The SoA also said it would continue to lobby “for a legal framework that honours existing and developing market solutions for AI technologies, namely proper and transparent licensing that ensures creators and rightsholders are paid for the use of their works. It is encouraging to see the entire creative industries united in defending this foundational principle of our creative economy.”
Publishing lawyer Chien‑Wei Lui, senior associate at Fox Williams LLP, told The Bookseller that “the chances of an AI platform providing an output that is, in itself, a copy or infringement of an author’s work, is incredibly low.”
She said it was the training of LLMs “which is the infringing action, and publishers should be ensuring they can control that action for the benefit of themselves and their authors”.
Lui pointed out that the publishing industry was still trying to establish best practice amid a rapidly changing generative AI landscape. “The more training that is being done on a non-contractual/licence basis, the greater the risk that author content is being devalued," she said. "Why would a platform pay to license content for training purposes if it suspects that content is already ’out there’? While the acceleration of generative AI has posed existential questions for the publishing industry, the more prosaic concern is that if your content is being used for training without consent, that is revenue that both the publisher and author are missing out on.”
Lui added: “Publishers need to ensure they understand all the tools at their disposal to limit the ability for third parties to use their content for training purposes. Having a clear and advertised statement about reserving all training and text and data mining rights, for example, is helpful.”
She pointed out that several publishers had written cease and desist letters to some of the larger LLM platforms, but she suggested taking practical steps to prevent content being scraped or used for training. “Many of the AI platforms have published guides on how users can ‘opt out’ of having their content used for AI training, and these are readily available on the internet. In addition, there are ways by which you can prevent your website content from being scraped by using a robots.txt file. Furthermore, new machine-readable text and data mining licences are being created so that any machine coming to scrape your content can be directed to a legitimate means of access (paid for or otherwise),” she said.
The Bookseller approached other leading publishers to ask if they had changed or planned to amend their copyright information in view of the challenge that AI poses. Pan Macmillan, Hachette and Simon & Schuster declined to comment, while Faber could not be reached for comment. However, The Bookseller understands that Faber has recently adopted an “AI policy” that prohibits freelancers working with its authors’ books to copy any of the information into an AI programme "for the purposes of editing, checking, extraction or any other purpose".
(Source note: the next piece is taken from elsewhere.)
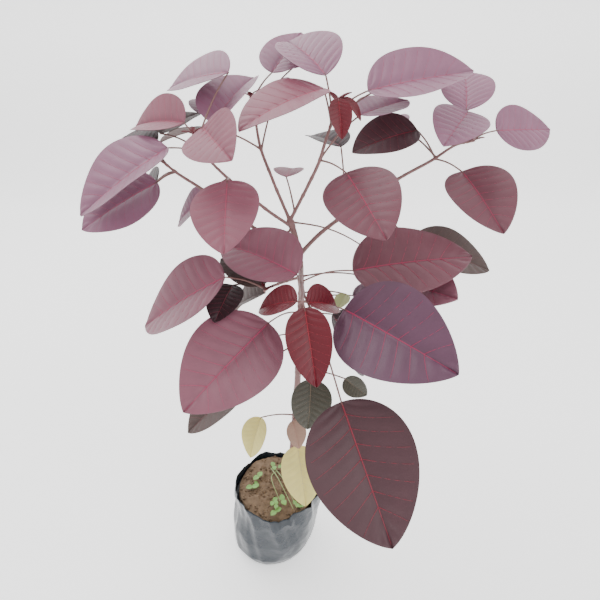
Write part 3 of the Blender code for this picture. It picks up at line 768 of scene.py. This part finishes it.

PRH’s copyright statement in full reads: “Penguin Random House values and supports copyright. Copyright fuels creativity, encourages diverse voices, promotes freedom of expression and supports a vibrant culture. Thank you for purchasing an authorised edition of this book and for respecting intellectual property laws by not reproducing, scanning or distributing any part of it by any means without permission. You are supporting authors and enabling Penguin Random House to continue to publish books for everyone. No part of this book may be used or reproduced in any manner for the purpose of training artificial intelligence technologies or systems. In accordance with Article 4(3) of the Digital Single Market Directive 2019/790, Penguin Random House expressly reserves this work from the text and data mining exception.”